Short Money Reform:Written statement - HCWS634

WS
Cabinet Office
Made on: 21 March 2016
Made by: Chris Grayling (The Leader of the House)
Commons

Short Money Reform

I wish to update the House on the Government’s proposed reforms to Short money.

The Autumn Statement in November outlined proposals to reform Short money and last month, the Cabinet Office published a request for views, which was followed by further constructive discussions with political parties.

These discussions have now concluded and the Government is bringing forward a package of proposals to reform Short money and Representative money, recognising the importance of an effective opposition to hold the government to account. The changes will deliver an estimated cumulative £3.6 million saving to taxpayer-funded Short money over this Parliament and increase transparency and accountability over how taxpayers’ money is spent.
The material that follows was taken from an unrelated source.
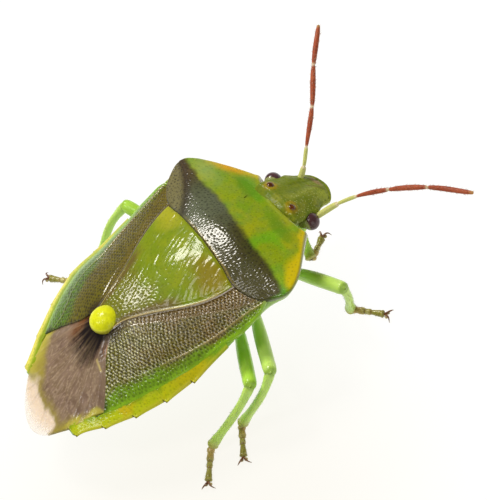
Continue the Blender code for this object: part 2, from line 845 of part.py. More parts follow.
def make_feeler(side_name):
    """A five-jointed feeler whose joints are waists in one tube."""
    joints = FEELER_JOINTS[side_name]
    line = path(joints)
    lengths = [0.0]
    for a, b in zip(joints, joints[1:]):
        lengths.append(lengths[-1] + math.dist(a, b))
    points = []
    radii = []
    for start, end in zip(lengths, lengths[1:]):
        for share in FEELER_STATIONS:
            points.append(line((start + (end - start) * share) / lengths[-1]))
            swell = math.sin(math.pi * share) ** FEELER_SWELL_POWER
            radii.append(FEELER_RADIUS * (FEELER_WAIST + (1 - FEELER_WAIST) * swell))
    radii[0] = FEELER_RADIUS * FEELER_ROOT
    points.append(line(1.0))
    radii.append(FEELER_RADIUS * FEELER_TIP)
    return finish(tube("antenna_" + side_name, points, radii, parts), "feeler")


def make_beak():
    line = path(BEAK_PATH)
    points = [line(share) for share in shares(10)]
    radii = [BEAK_RADIUS * (1 - BEAK_TAPER * share ** 2) for share in shares(10)]
    radii[0] = BEAK_RADIUS * BEAK_FRONT
    return finish(tube("beak", points, radii, parts), "leg")


# Legs

def part_at_joint(shin, other, joint, shin_way, other_way, other_radius):
    """Part two limb pieces where they meet; both ways point from the joint along the piece.

    A wide angle is mitred. At a sharp fold the shin is cut along the other piece's side.
    """
    if shin_way.dot(other_way) < SHARP_FOLD:
        normal = (other_way - shin_way).normalized()
        slice_off(shin, joint - normal * SMALL_GAP / 2, normal)
        slice_off(other, joint + normal * SMALL_GAP / 2, -normal)
    else:
        aside = (other_way * shin_way.dot(other_way) - shin_way).normalized()
        slice_off(shin, joint - aside * (other_radius + SMALL_GAP), aside)


def limb(name, start, end, swell, radius, fineness=2):
    """A tube from start to end whose radius follows (share, size) pairs along it."""
    points = [start.lerp(end, share) for share, size in swell]
    radii = [radius * size for share, size in swell]
    return tube(name, points, radii, parts, fineness)


def make_leg(leg_name, hip, knee, ankle, toe):
    """Coxa and femur, tibia, and a foot of three segments with two claws, flat where it stands."""
    thigh = (knee - hip).normalized()
    shin = (ankle - knee).normalized()
    forward = (toe - ankle).normalized()
    thigh_end = knee + thigh * JOINT_REACH
    femur = limb(leg_name + "_femur", hip, thigh_end, FEMUR_SWELL, FEMUR_RADIUS, fineness=3)
    shin_top = knee - shin * JOINT_REACH
    shin_end = ankle + shin * JOINT_REACH
    tibia = limb(leg_name + "_tibia", shin_top, shin_end, TIBIA_SWELL, TIBIA_RADIUS)
    heel = ankle - forward * JOINT_REACH
    tarsus = limb(leg_name + "_tarsus", heel, toe, TARSUS_SWELL, TARSUS_RADIUS)
    part_at_joint(tibia, femur, knee, shin, -thigh, FEMUR_RADIUS)
    part_at_joint(tibia, tarsus, ankle, -shin, forward, TARSUS_RADIUS)
    claws = []
    for sign in (-1, 1):
        aim = Matrix.Rotation(sign * CLAW_SPREAD, 3, "Z") @ forward
        start = toe - forward * CLAW_ROOT
        claw_points = []
        claw_radii = []
        for share in CLAW_STATIONS:
            drop = Vector((0, 0, -CLAW_DROP * share ** 2))
            claw_points.append(start + aim * CLAW_LENGTH * share + drop)
            claw_radii.append(CLAW_RADIUS + (CLAW_TIP_RADIUS - CLAW_RADIUS) * share)
        claws.append(tube("claw", claw_points, claw_radii, parts, fineness=1))
    join(tarsus, claws)
    slice_off(tarsus, Vector((0, 0, 0)), Vector((0, 0, -1)))
    finish(femur, "leg")
    finish(tibia, "leg")
    finish(tarsus, "foot")


def centre_over_origin():
    """Move the root so that the box of all the nodes is centred over the origin."""
    bpy.context.view_layer.update()
    corners = [thing.matrix_world @ vert.co for thing in parts.objects for vert in thing.data.vertices]
    for axis in (0, 1):
        low = min(corner[axis] for corner in corners)
        high = max(corner[axis] for corner in corners)
        root.location[axis] = -(low + high) / 2


for old in list(bpy.data.objects):
    bpy.data.objects.remove(old)
parts = bpy.data.collections.new("shield_bug")
cutters = bpy.data.collections.new("cutters")
for group in (parts, cutters):
    bpy.context.scene.collection.children.link(group)
root = bpy.data.objects.new("bug_root", None)
bpy.context.scene.collection.objects.link(root)

make_pronotum()
make_thorax()
make_scutellum()
make_abdomen()
make_head()
make_beak()
for side_name, sign in (("left", -1), ("right", 1)):
    make_corium(side_name, sign)
    make_membrane(side_name, sign)
    make_strip(side_name, sign)
    make_eye(side_name, sign)
    make_feeler(side_name)
for leg_name, joints in LEG_JOINTS.items():
    make_leg(leg_name, *(Vector(joint) for joint in joints))
centre_over_origin()
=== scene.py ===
"""Looks of a green shield bug, life size, walking on a pale ground in soft studio light.

Shapes are worked out in millimetres in the bug's own frame: the midline is x = 0, the shoulder
corners lie on y = 0, the floor is z = 0, the head points to +y and the right side is +x. They are
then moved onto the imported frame.
"""

import math

import bpy
import numpy as np
from mathutils import Matrix, Vector


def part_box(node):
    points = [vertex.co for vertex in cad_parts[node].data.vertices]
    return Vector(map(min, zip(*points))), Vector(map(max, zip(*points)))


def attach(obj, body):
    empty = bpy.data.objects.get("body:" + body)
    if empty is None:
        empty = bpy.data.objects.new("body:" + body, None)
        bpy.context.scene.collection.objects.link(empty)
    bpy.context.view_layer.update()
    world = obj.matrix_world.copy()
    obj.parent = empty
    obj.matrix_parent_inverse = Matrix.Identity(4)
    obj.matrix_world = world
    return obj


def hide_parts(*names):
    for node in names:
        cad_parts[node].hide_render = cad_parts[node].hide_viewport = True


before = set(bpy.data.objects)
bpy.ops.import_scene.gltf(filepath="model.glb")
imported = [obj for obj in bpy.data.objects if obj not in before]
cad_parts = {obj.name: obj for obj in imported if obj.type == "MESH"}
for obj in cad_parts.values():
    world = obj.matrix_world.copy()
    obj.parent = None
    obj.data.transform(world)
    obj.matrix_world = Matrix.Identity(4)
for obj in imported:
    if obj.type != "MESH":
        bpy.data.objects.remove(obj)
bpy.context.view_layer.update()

MM = 0.001
NOISE_TILE = 256

# Sockets of a colour mix node, by number because their names repeat
MIX_SHARE = 0
MIX_FIRST = 6
MIX_SECOND = 7
MIX_COLOUR = 2

# Materials: width and depth of the fine relief in millimetres, and unevenness of a mask's edge
BUMP_SIZE = 0.05
BUMP_DEPTH = 0.002
UNEVENNESS = 3.0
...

A motion delivering these reforms will be tabled later today for consideration by the House on Wednesday 23 March. In summary, the motion will propose the following changes:

  1. The annual indexation would be linked to CPI rather than RPI.
  2. The CPI change would mean that Short money figures for the 2016-17 financial year would be based on the uprating of the 2015-16 figures by reference to CPI, rather than RPI.
  3. Transparency requirements would be introduced to safeguard the spending of taxpayers’ money. It would provide for a regime of publishing audited accounts, with a breakdown of Short money spending, including transparency over senior staff salaries.
  4. The Members Estimates Committee would determine the detail of the auditing and transparency regime; the reporting should commence for the 2016-17 financial year.
  5. The transparency regime would reflect the need for enhanced scrutiny of HM Opposition.
  6. The Members Estimates Committee would be tasked to consider the effect of planned reduction in the size of the House of Commons on the Short money formula from 2020-21 onwards, recognising the goal of reducing the cost of politics; it would report by end of the 2016-2017 session.
  7. A minimum funding floor would be introduced for the smallest parties (parties up to and including 5 MPs). This would be 50% of the IPSA staff allowance for one non-London area MP.
  8. A maximum funding ceiling would be introduced for the smallest parties (parties up to and including 5 MPs). This would be 150% of the IPSA staff allowance for one non-London area MP.
  9. The resolution would come into effect from the start of 2016-17 financial year.
  10. The Representative money scheme would be amended to mirror the changes to Short money.

In addition, Policy Development Grants will remain frozen, so they will fall in real terms in each year over this Parliament.

These balanced and reasonable proposals will deliver a significant saving of taxpayers’ money, reducing expenditure by 10.6% compared to forecast levels, and will further extend the Government’s ongoing transparency agenda.